Plastic security cards will not disappear in this brave new world, according to Slabaugh. Government agencies are highly unlikely to embrace the concept, much less slog through the technological ecosystem, to gain access to military bases, he said.

"Inevitably, the private sector will move to [NFC-based] access control,” according to Slabaugh.

The impediments are just that, Slabaugh said—problems that can be solved by smart people looking for a market niche to make money by giving customers what they want.

He cites his own personal fear of losing his smart phone. Not only does his phone house all of his contacts, but in the near future it could provide access to places, data and documents that he has been trusted with.

“Have you ever traveled without your phone?” Slabaugh asks rhetorically. “I've lost my wallet. I've lost my passport. That is nothing like the freak out of losing your phone. It's 'Oh, dear lord, that's my ID, that's where all my contacts are.”

Integrators are already thinking through that particular scenario.

“How long does it take before you know you lost your phone?” asks Brad Wilson, vice president and COO of RFI Communications, based in San Jose, Calif. “When someone loses their ID card, these things often go unreported for awhile because nobody wants to look like a knucklehead. There's a quicker turnaround time with the phone: 'People can't get in touch with me!'”

“Then we hit the kill command,” as soon as the owner finds a way to call the service provider or phone manufacturer to deactivate the phone. And while, in theory, someone could obtain unauthorized access or secured information with someone else's phone, Wilson does not see that scenario as an unsolvable deal-breaker.

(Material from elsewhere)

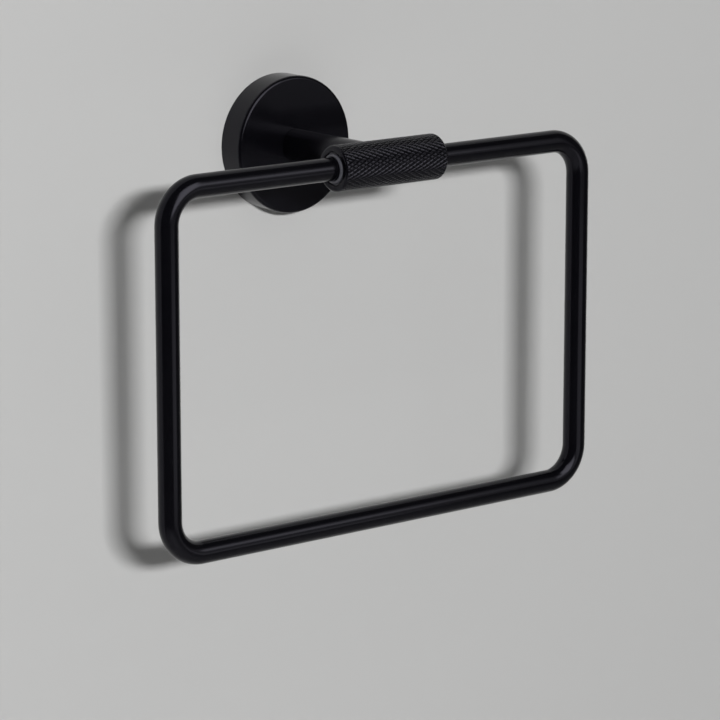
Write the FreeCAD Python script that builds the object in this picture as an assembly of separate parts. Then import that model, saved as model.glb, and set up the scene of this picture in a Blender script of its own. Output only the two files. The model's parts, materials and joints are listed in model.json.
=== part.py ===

Integrators, he noted, are more concerned about recurring revenue—or more specifically, becoming marginalized when all the elements of NFC access control come together at the fingertips of the consumer.

When talking to integrators over the past year, “I detect a little bit of fear,” said Identive's Holmes. “They are selling a lot of cards” and wondering about a cardless future and less revenue.

Wilson maintains that this problem is no different than other technological or industry evolutions that integrators must anticipate, rather than react to after the change.

“What impact does this have on integrators making money by selling boxes?” Wilson says. “Well, guess what—NFC is not going away. Get on board or fade away.”

“You need to be building value for preferred services,” he said. “You have to be adding value to the food chain. I call it keeping in cadence with evolving technology.''

That is easier said than done. Monitoring the big dogs and trendsetters in the security industry is not a game for the insecure—especially when Apple, with 40 percent of the mobile phone market, won't say whether its iPhone will be NFC-enabled in the near future. And nobody knows what mobile networks will do. “They will help dictate the level or pace of access control,” said Identive's Holmes.

NFC access control is still on the horizon. How fast it becomes close enough to touch is an educated guess based on variables and vision.

“The mega trend is that the world is more mobile,” and it's not going to slow down, said IR's Venkat. “We have reached the point of no return. Mobile devices are an extension of the body.”